### Written instruction
Please output exactly the lines of the material from the first through the line containing "target.default_value = value", and nothing more.

### Dataset excerpt
════════════════

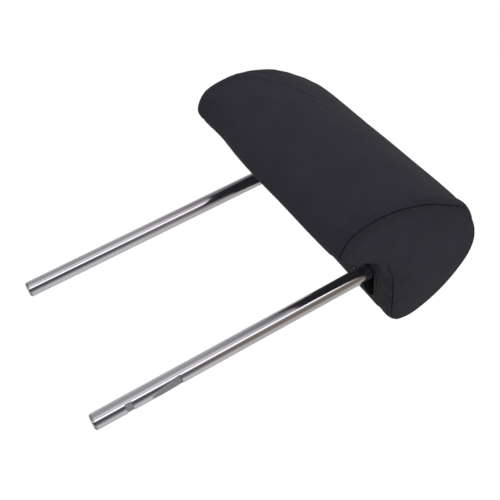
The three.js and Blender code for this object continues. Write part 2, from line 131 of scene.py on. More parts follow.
# ---- node helpers ----
class Nodes:
    """A material's or world's node tree, with short calls to add and link nodes."""

    def __init__(self, tree):
        self.tree = tree
        tree.nodes.clear()

    def add(self, kind, **values):
        node = self.tree.nodes.new(kind)
        for name, value in values.items():
            setattr(node, name, value)
        return node

    def link(self, source, target):
        self.tree.links.new(source, target)

    def feed(self, target, value):
        if isinstance(value, bpy.types.NodeSocket):
            self.link(value, target)
        else:
            target.default_value = value

    def math(self, operation, *values):
        node = self.add("ShaderNodeMath", operation=operation)
        for socket, value in zip(node.inputs, values):
            self.feed(socket, value)
        return node.outputs[0]

    def ramp(self, factor, stops, interpolation="LINEAR"):
        node = self.add("ShaderNodeValToRGB")
        node.color_ramp.interpolation = interpolation
        elements = node.color_ramp.elements
        while len(elements) < len(stops):
            elements.new(0.5)
        for element, (position, colour) in zip(elements, stops):
            element.position = position
            element.color = grey(colour) if isinstance(colour, (int, float)) else (*colour, 1)
        self.feed(node.inputs[0], factor)
        return node.outputs[0]

    def noise(self, vector, scale, detail=2.0, roughness=0.5):
        node = self.add("ShaderNodeTexNoise")
        node.inputs["Scale"].default_value = scale
        node.inputs["Detail"].default_value = detail
        node.inputs["Roughness"].default_value = roughness
        self.feed(node.inputs["Vector"], vector)
        return node.outputs["Fac"]

    def mix_colour(self, factor, first, second, blend="MIX"):
        node = self.add("ShaderNodeMix", data_type="RGBA", blend_type=blend)
        self.feed(node.inputs[0], factor)
        for socket, value in ((node.inputs[6], first), (node.inputs[7], second)):
            self.feed(socket, value if isinstance(value, bpy.types.NodeSocket) else (*value, 1))
        return node.outputs[2]

    def bump(self, height, strength, distance, normal=None):
        node = self.add("ShaderNodeBump")
        node.inputs["Strength"].default_value = strength
        node.inputs["Distance"].default_value = distance
        self.feed(node.inputs["Height"], height)
        if normal is not None:
            self.feed(node.inputs["Normal"], normal)
        return node.outputs[0]

    def place(self):
        return self.add("ShaderNodeTexCoord").outputs["Object"]

    def scaled(self, vector, scale):
        node = self.add("ShaderNodeMapping")
        node.inputs["Scale"].default_value = scale
        self.feed(node.inputs["Vector"], vector)
        return node.outputs[0]

    def surface(self, **values):
        shader = self.add("ShaderNodeBsdfPrincipled")
        for name, value in values.items():
            socket = shader.inputs[name.replace("_", " ")]
            if isinstance(value, tuple) and len(value) == 3:
                value = (*value, 1)
            self.feed(socket, value)
        output = self.add("ShaderNodeOutputMaterial")
        self.link(shader.outputs[0], output.inputs[0])
        return shader


def grey(value):
    return (value, value, value, 1)


def new_material(name):
    material = bpy.data.materials.new(name)
    material.use_nodes = True
    return material, Nodes(material.node_tree)


# ---- materials ----
THREAD = 0.75  # millimetres between threads; the panels' UV maps are in millimetres


def fabric_material(name, tone):
    """Fine plain weave over a soft mottling. The weave follows the panel's own grain, kept in its UV map."""
    material, n = new_material(name)
    grain = n.add("ShaderNodeUVMap", uv_map="grain").outputs[0]
    parts = n.add("ShaderNodeSeparateXYZ")
    n.link(grain, parts.inputs[0])
    u = n.math("MULTIPLY", parts.outputs[0], math.pi / THREAD)
    v = n.math("MULTIPLY", parts.outputs[1], math.pi / THREAD)
    wander = n.noise(n.scaled(grain, (0.35, 0.35, 1)), 1.0, 3.0)
    bend = n.math("MULTIPLY", wander, 1.6)
    sine_u = n.math("SINE", n.math("ADD", u, bend))
    sine_v = n.math("SINE", n.math("ADD", v, bend))
    warp = n.math("ABSOLUTE", sine_u)
    weft = n.math("ABSOLUTE", sine_v)
    parity = n.math("MULTIPLY", sine_u, sine_v)
    over = n.ramp(n.math("MULTIPLY_ADD", parity, 1.5, 0.5), [(0.25, 0.0), (0.75, 1.0)], "EASE")
    lift = n.math("MULTIPLY", over, n.math("SUBTRACT", warp, weft))
    weave = n.math("ADD", weft, lift)
    fibres = n.noise(n.scaled(grain, (5.0, 5.0, 1)), 1.0, 2.0, 0.6)
    mottle = n.noise(n.scaled(grain, (0.05, 0.05, 1)), 1.0, 4.0, 0.6)

    dark = tuple(c * 0.72 for c in tone)
    light = tuple(c * 1.22 for c in tone)
    shade = n.math("MULTIPLY_ADD", weave, 0.55, n.math("MULTIPLY", fibres, 0.45))
    colour = n.mix_colour(n.math("SUBTRACT", shade, 0.05), dark, light)
    patches = n.ramp(mottle, [(0.3, 0.9), (0.7, 1.08)])
    colour = n.mix_colour(1.0, colour, patches, "MULTIPLY")
    # Painted shade: the colour is darkened in the seam's groove, where the folded allowance would lie in shade.
    groove_shade = n.add("ShaderNodeAttribute", attribute_name="groove_shade").outputs["Fac"]
    colour = n.mix_colour(n.math("MULTIPLY", groove_shade, 0.5), colour, tuple(c * 0.3 for c in tone))
    # Painted shade: the fabric is darkened near the seam; the same nearness also gathers it in the bump below.
    seam_near = n.add("ShaderNodeAttribute", attribute_name="seam_near").outputs["Fac"]
    colour = n.mix_colour(n.math("MULTIPLY", seam_near, 0.22), colour, tuple(c * 0.4 for c in tone))
    gather = n.noise(n.scaled(grain, (0.28, 0.28, 1)), 1.0, 1.0)
    normal = n.bump(n.math("MULTIPLY", gather, seam_near), 0.5, 1.1 * MM)
    normal = n.bump(weave, 0.55, 0.16 * MM, normal)
    normal = n.bump(fibres, 0.35, 0.08 * MM, normal)
    n.surface(
        Base_Color=colour,
        Roughness=0.88,
        Sheen_Weight=0.05,
        Sheen_Roughness=0.45,
        Sheen_Tint=(0.82, 0.82, 0.9),
        Specular_IOR_Level=0.2,
        Normal=normal,
    )
    return material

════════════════

### Output for this task
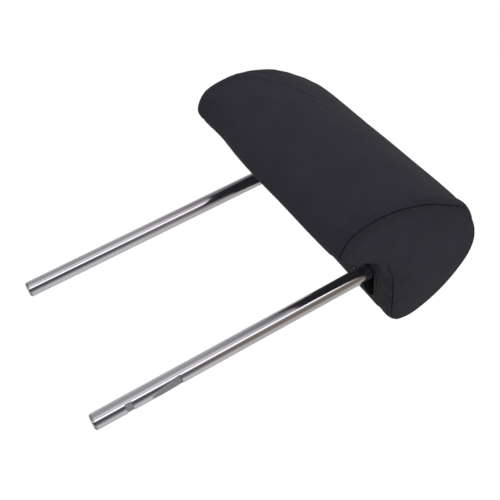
The three.js and Blender code for this object continues. Write part 2, from line 131 of scene.py on. More parts follow.
# ---- node helpers ----
class Nodes:
    """A material's or world's node tree, with short calls to add and link nodes."""

    def __init__(self, tree):
        self.tree = tree
        tree.nodes.clear()

    def add(self, kind, **values):
        node = self.tree.nodes.new(kind)
        for name, value in values.items():
            setattr(node, name, value)
        return node

    def link(self, source, target):
        self.tree.links.new(source, target)

    def feed(self, target, value):
        if isinstance(value, bpy.types.NodeSocket):
            self.link(value, target)
        else:
            target.default_value = value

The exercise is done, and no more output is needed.